--- begin Record list ---
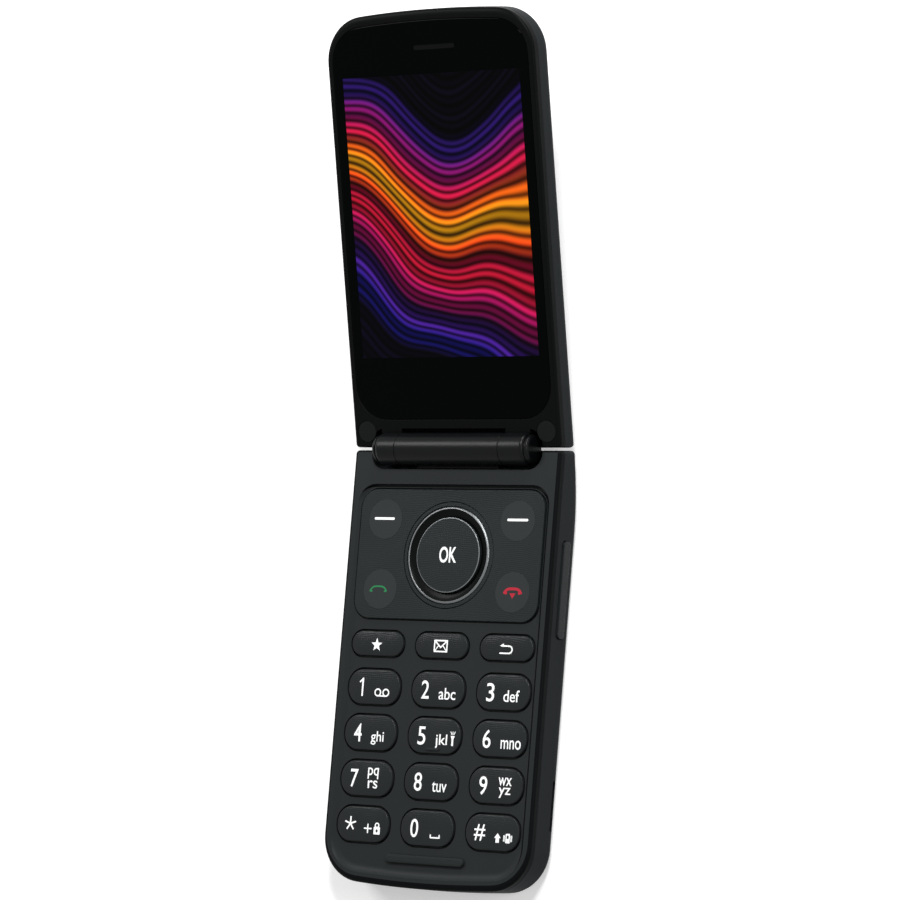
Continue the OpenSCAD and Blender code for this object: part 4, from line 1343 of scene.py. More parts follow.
# ---- Keypad ---------------------------------------------------------------------------------------
@dataclass
class Keypad:
    """Keys, navigation panel and ring, and the bumper bar."""

    edge: float = 0.34
    crown: float = 0.15
    deep: float = 0.93
    flange_z: float = 8.05
    flange_t: float = 0.65
    lip: float = 0.6
    disc_lip: float = 0.5
    disc_gap: float = 0.025
    ring_gap: float = 0.17
    nib_drop: float = 3.1
    nib_size: tuple[float, float, float] = (3.8, 0.62, 0.3)
    bumper: tuple[float, float, float] = (21.5, 2.0, 0.98)

    def height(self, spot: KeySpot, x: float, y: float) -> float:
        """Height of a key's crowned top at a place, by its distance from the key's edge.

        Args:
            spot: The key.
            x: Place across the base.
            y: Place along the base.

        Returns:
            The height.
        """
        qx = abs(x - spot.x) - spot.w / 2 + spot.r
        qy = abs(y - spot.y) - spot.h / 2 + spot.r
        inside = spot.r - math.hypot(max(qx, 0.0), max(qy, 0.0)) - min(max(qx, qy), 0.0)
        share = min(1.0, max(0.0, (inside - self.edge) / (self.deep * spot.r - self.edge)))
        return KEY_TOP + self.crown * (1 - (1 - share) ** 2)

    def flange(self, lip: float) -> Levels:
        """Insets and heights of the flange that keeps a key in its opening."""
        top = self.flange_z + self.flange_t
        return [(-lip, self.flange_z), (-lip, top - 0.05), (-lip / 2, top - 0.03), (0.0, top)]

    def key(self, spot: KeySpot) -> Sketch:
        """A key: flange, straight side, rounded edge and crowned top.

        Args:
            spot: The key.

        Returns:
            The key.
        """
        levels = self.flange(self.lip) + quarter_round(self.edge, KEY_TOP, 5)
        for k in range(1, 9):
            inset = self.edge + (self.deep * spot.r - self.edge) * k / 8
            levels.append((inset, self.height(spot, spot.x, spot.y + spot.h / 2 - inset)))
        return Sketch().stack(spot.plan(), levels)

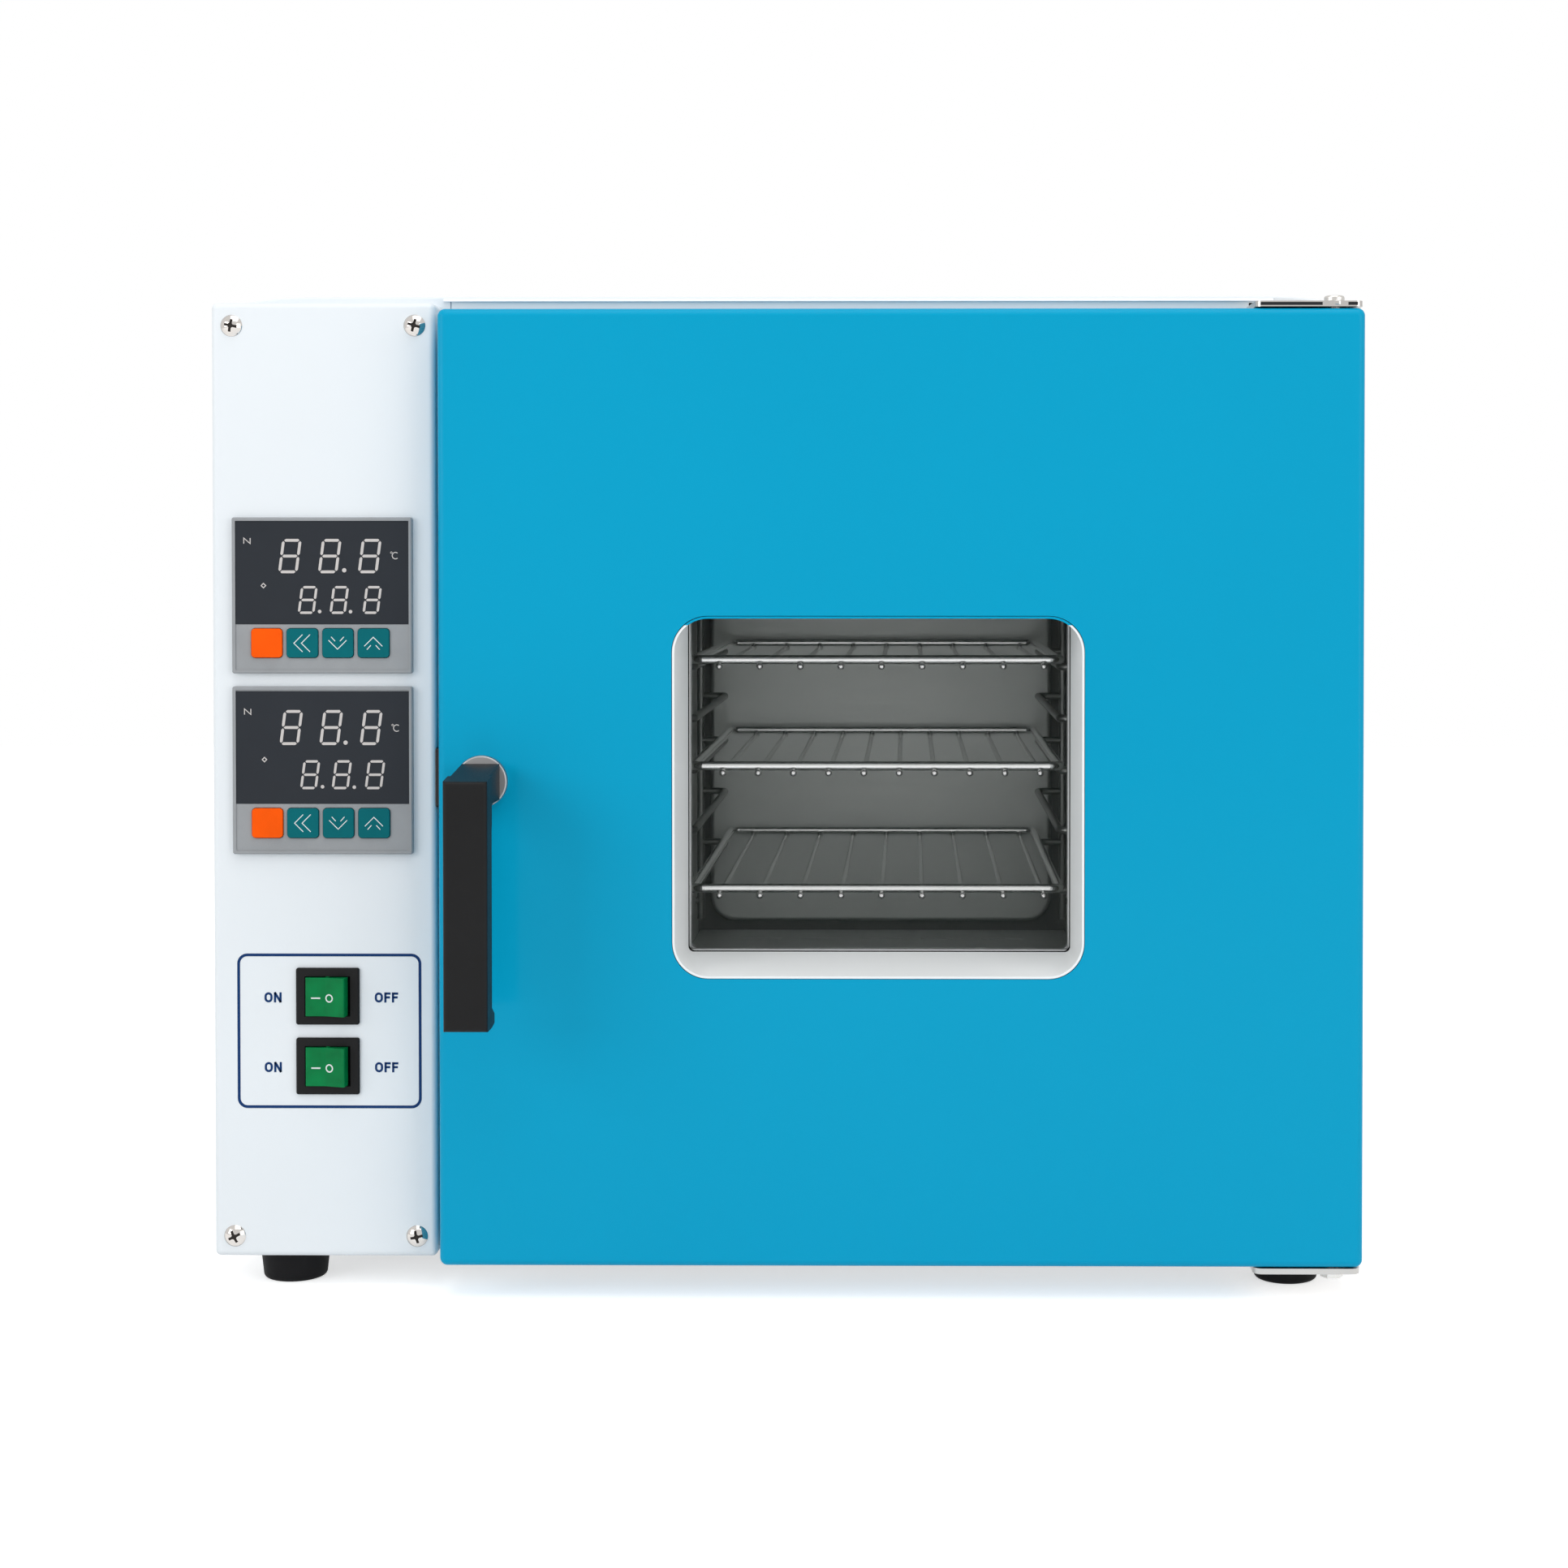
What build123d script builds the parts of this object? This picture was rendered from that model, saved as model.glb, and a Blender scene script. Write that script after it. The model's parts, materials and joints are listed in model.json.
--- end Record list ---
Task to carry out: Output all of the material, please, exactly as it stands.

The completed task:
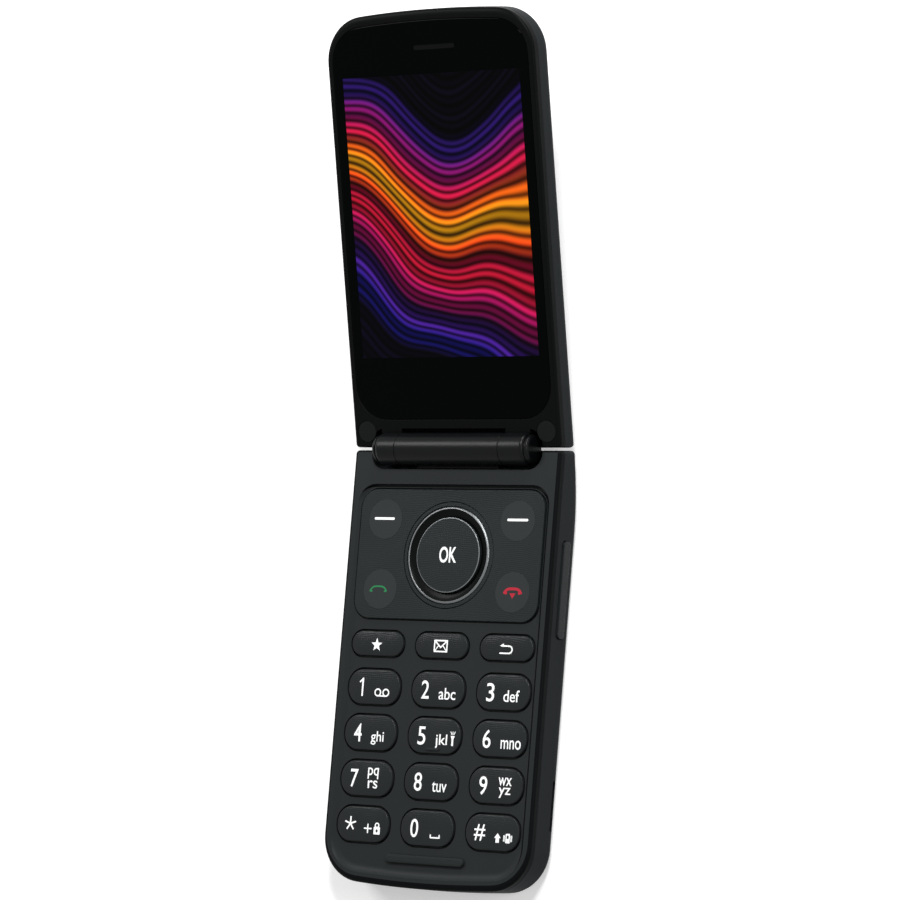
Continue the OpenSCAD and Blender code for this object: part 4, from line 1343 of scene.py. More parts follow.
# ---- Keypad ---------------------------------------------------------------------------------------
@dataclass
class Keypad:
    """Keys, navigation panel and ring, and the bumper bar."""

    edge: float = 0.34
    crown: float = 0.15
    deep: float = 0.93
    flange_z: float = 8.05
    flange_t: float = 0.65
    lip: float = 0.6
    disc_lip: float = 0.5
    disc_gap: float = 0.025
    ring_gap: float = 0.17
    nib_drop: float = 3.1
    nib_size: tuple[float, float, float] = (3.8, 0.62, 0.3)
    bumper: tuple[float, float, float] = (21.5, 2.0, 0.98)

    def height(self, spot: KeySpot, x: float, y: float) -> float:
        """Height of a key's crowned top at a place, by its distance from the key's edge.

        Args:
            spot: The key.
            x: Place across the base.
            y: Place along the base.

        Returns:
            The height.
        """
        qx = abs(x - spot.x) - spot.w / 2 + spot.r
        qy = abs(y - spot.y) - spot.h / 2 + spot.r
        inside = spot.r - math.hypot(max(qx, 0.0), max(qy, 0.0)) - min(max(qx, qy), 0.0)
        share = min(1.0, max(0.0, (inside - self.edge) / (self.deep * spot.r - self.edge)))
        return KEY_TOP + self.crown * (1 - (1 - share) ** 2)

    def flange(self, lip: float) -> Levels:
        """Insets and heights of the flange that keeps a key in its opening."""
        top = self.flange_z + self.flange_t
        return [(-lip, self.flange_z), (-lip, top - 0.05), (-lip / 2, top - 0.03), (0.0, top)]

    def key(self, spot: KeySpot) -> Sketch:
        """A key: flange, straight side, rounded edge and crowned top.

        Args:
            spot: The key.

        Returns:
            The key.
        """
        levels = self.flange(self.lip) + quarter_round(self.edge, KEY_TOP, 5)
        for k in range(1, 9):
            inset = self.edge + (self.deep * spot.r - self.edge) * k / 8
            levels.append((inset, self.height(spot, spot.x, spot.y + spot.h / 2 - inset)))
        return Sketch().stack(spot.plan(), levels)

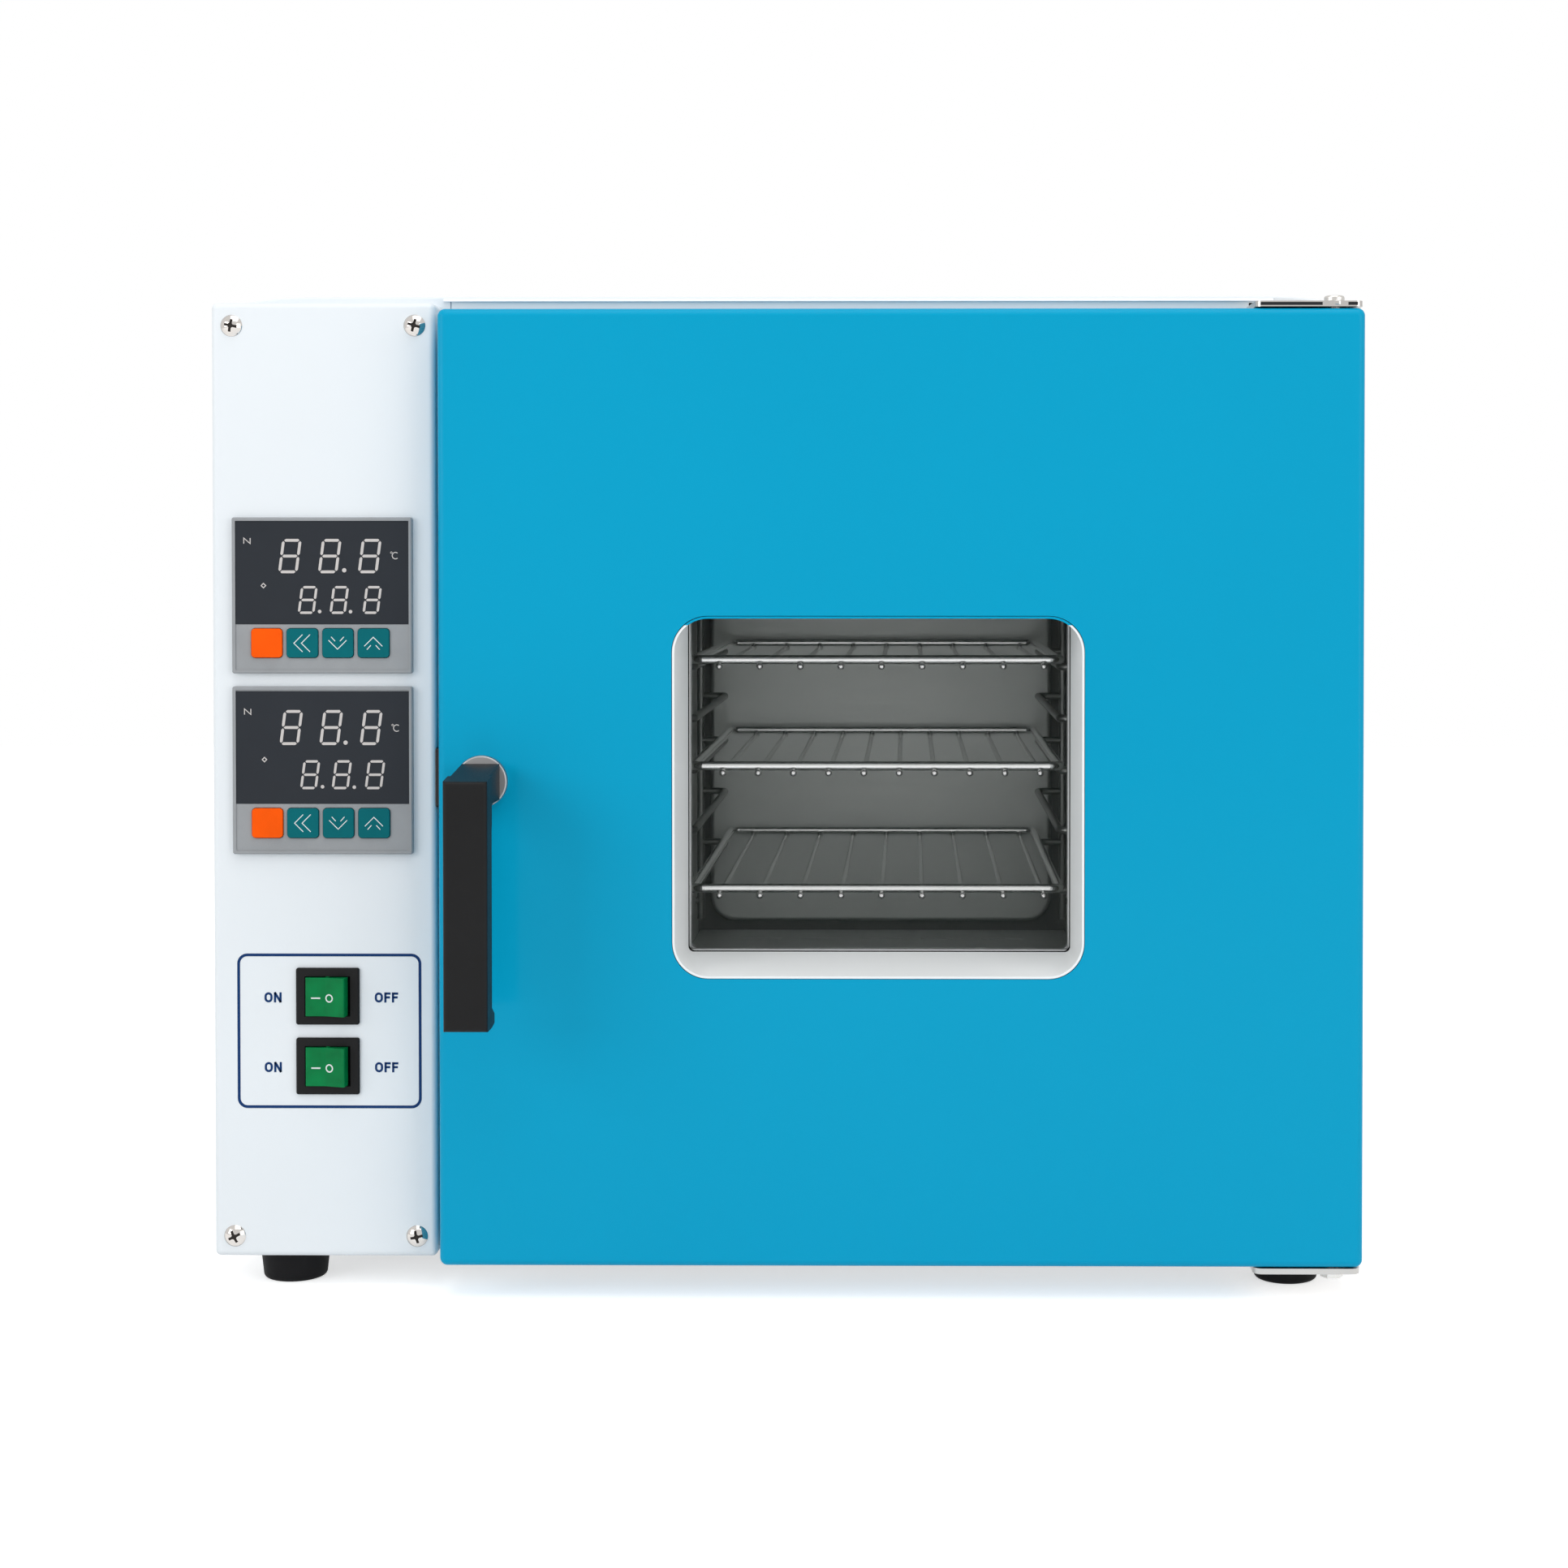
What build123d script builds the parts of this object? This picture was rendered from that model, saved as model.glb, and a Blender scene script. Write that script after it. The model's parts, materials and joints are listed in model.json.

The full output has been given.